**PROBLEM TO SOLVE**
Reproduce verbatim the lines up to and including the one with "past: how far they", starting from the first.

begin

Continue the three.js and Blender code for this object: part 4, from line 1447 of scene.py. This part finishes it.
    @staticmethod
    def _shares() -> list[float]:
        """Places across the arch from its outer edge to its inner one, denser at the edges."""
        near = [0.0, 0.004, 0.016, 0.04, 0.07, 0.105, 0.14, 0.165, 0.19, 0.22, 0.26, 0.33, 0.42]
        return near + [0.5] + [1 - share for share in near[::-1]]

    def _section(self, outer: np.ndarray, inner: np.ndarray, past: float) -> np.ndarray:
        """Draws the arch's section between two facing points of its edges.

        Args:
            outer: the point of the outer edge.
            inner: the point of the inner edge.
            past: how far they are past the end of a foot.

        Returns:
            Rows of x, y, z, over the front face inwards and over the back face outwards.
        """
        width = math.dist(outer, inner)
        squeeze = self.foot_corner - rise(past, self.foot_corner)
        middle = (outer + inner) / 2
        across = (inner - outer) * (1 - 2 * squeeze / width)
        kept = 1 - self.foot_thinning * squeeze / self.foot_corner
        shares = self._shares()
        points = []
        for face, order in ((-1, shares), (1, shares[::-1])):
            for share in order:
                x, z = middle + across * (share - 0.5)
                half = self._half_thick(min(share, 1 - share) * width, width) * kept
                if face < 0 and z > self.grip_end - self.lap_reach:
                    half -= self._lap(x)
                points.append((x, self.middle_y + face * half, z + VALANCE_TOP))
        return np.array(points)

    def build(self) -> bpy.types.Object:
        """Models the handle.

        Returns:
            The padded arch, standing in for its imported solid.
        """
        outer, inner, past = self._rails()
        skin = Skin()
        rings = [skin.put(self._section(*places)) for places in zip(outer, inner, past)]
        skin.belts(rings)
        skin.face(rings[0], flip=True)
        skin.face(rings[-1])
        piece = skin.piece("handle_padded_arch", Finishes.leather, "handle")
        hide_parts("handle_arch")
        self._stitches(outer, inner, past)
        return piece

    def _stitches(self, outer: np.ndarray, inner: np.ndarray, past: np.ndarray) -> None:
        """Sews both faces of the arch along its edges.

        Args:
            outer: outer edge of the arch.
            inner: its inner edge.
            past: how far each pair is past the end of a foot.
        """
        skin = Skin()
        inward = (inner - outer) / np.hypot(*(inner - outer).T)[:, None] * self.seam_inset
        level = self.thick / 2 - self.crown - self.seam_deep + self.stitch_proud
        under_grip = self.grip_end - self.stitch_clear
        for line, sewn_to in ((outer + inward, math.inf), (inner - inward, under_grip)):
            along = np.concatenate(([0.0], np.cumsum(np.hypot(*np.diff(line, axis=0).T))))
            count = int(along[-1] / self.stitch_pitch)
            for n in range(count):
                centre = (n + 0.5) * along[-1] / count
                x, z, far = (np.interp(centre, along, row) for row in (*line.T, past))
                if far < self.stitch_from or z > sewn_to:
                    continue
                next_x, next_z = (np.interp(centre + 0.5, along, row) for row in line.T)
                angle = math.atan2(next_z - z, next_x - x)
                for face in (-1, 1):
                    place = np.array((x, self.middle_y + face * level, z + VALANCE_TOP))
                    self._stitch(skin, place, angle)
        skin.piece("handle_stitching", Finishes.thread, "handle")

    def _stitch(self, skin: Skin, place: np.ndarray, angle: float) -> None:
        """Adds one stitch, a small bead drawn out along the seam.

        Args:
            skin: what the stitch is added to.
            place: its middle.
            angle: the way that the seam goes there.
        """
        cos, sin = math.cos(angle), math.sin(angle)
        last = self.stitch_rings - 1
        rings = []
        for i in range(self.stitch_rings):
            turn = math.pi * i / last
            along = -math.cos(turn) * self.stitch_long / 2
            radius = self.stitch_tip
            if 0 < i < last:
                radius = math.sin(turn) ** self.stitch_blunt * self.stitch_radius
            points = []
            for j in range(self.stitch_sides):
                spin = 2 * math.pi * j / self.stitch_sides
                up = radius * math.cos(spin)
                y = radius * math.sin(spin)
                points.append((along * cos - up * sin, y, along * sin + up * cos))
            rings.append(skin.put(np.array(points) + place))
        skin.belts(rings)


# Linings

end

**TASK RESULT**
Continue the three.js and Blender code for this object: part 4, from line 1447 of scene.py. This part finishes it.
    @staticmethod
    def _shares() -> list[float]:
        """Places across the arch from its outer edge to its inner one, denser at the edges."""
        near = [0.0, 0.004, 0.016, 0.04, 0.07, 0.105, 0.14, 0.165, 0.19, 0.22, 0.26, 0.33, 0.42]
        return near + [0.5] + [1 - share for share in near[::-1]]

    def _section(self, outer: np.ndarray, inner: np.ndarray, past: float) -> np.ndarray:
        """Draws the arch's section between two facing points of its edges.

        Args:
            outer: the point of the outer edge.
            inner: the point of the inner edge.
            past: how far they are past the end of a foot.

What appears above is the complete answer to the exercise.